If Norma Rae comes to mind here — Hossain, who co-wrote the script with Philippe Barriere, cites it as a reference in the press notes — that’s because this film feels like a modern update of the 1979 Sally Field starrer, which dealt with female cotton mill workers trying to organize in rural North Carolina. That said, Made in Bangladesh also feels a bit too preachy in spots, never blossoming into a complex story and treading close to movie-of-the-week territory. But as a look behind that T-shirt you just bought on sale for $9.99 at The Gap, and the human labor, sweat and suffering that went into it, this Toronto premiere definitely deserves wider attention.  

When we first meet 23-year-old Shimu, she’s slaving away in a Dhaka sweatshop, sewing low-cost shirts at a rate of up to 1,500 a day. As one of her factory’s more proficient and obedient seamstresses, Shimu has little to worry about, while her marriage to the rather lazy Reza (Shatabdi Wadud) seems to be going well enough.

But when a fire, recalling the 2012 Tazreen Fashion factory inferno (as well as the 2013 Rana Plaza building collapse — how many disasters are needed for the world to take notice?), results in the death of a fellow worker, Shimu is interviewed soon after by an activist journalist, who sends her to meetings led by local union organizer Nasima Apa (Shahana Goswami).
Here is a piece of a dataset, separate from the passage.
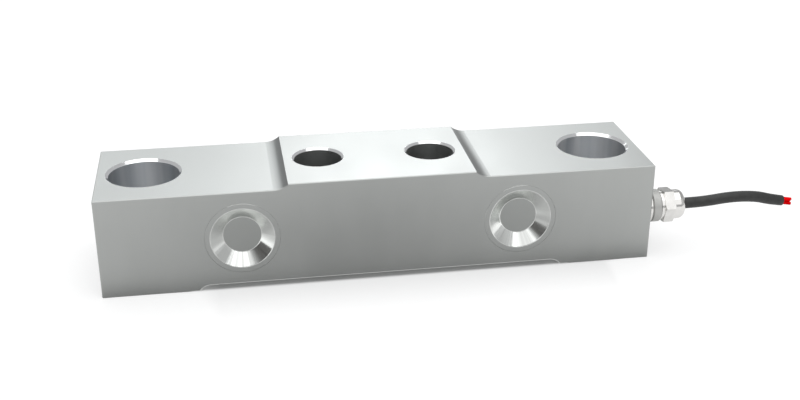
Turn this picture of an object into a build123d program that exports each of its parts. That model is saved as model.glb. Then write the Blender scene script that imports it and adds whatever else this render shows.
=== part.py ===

There, Shimu learns what it takes to set up a union and hopefully improve her working conditions. It's far from a simple task, especially in an industry that constantly drives costs to the bottom, pummeling low-wage laborers into accepting the minimum as factory owners try to land contracts with major global brands. The fact that the laborers in question are predominantly young and female, with older men serving as their overseers, underscores a sexist culture where women are expected to be passive servants both on the job and at home.

“We’re screwed if we’re married and screwed if we aren’t,” Shimu says at one point, prompted by Reza’s freaking out because his wife is actually trying to improve her life. Beyond the cussing — there’s a whole lot of it here, reflecting either the class dialect of Bengali garment workers or a certain zeal in the subtitling — that dialogue helps to explain why Shimu, who is better educated than many of her colleagues, seems to have nothing to lose and remains totally bull-headed despite the uphill battle she faces.

Much of the action plays out in simple two shots captured in restricted locations, reflecting what was likely a tiny budget. Camerawork by Sabine Lancelin steeps many scenes in shadowy, dimly lit interiors that have little breathing room to spare. At times Hossain’s scriptwriting can be a little too on-the-nose, and the narrative clearly delineates between the good gals (Shimu and her cohorts) and the bad guys (the managers, the husbands, the public officials) — a fact that may be true in real-life Bangladesh but doesn’t always make for nuanced drama.

Still, there’s no denying the power inherent in Shimu’s grueling pursuit: one which, in many other countries, would simply be a matter of filling out some forms, but here takes on nearly Melvillian proportions of impossibility. That Shimu needs to pull off a few dirty tricks in order to edge closer to the finish line is less indicative of her own failings than of that of an entire system. And yet the price she pays may well be worth it — in any case, it’s surely worth more than all the bargain-bin T-shirts in the world.  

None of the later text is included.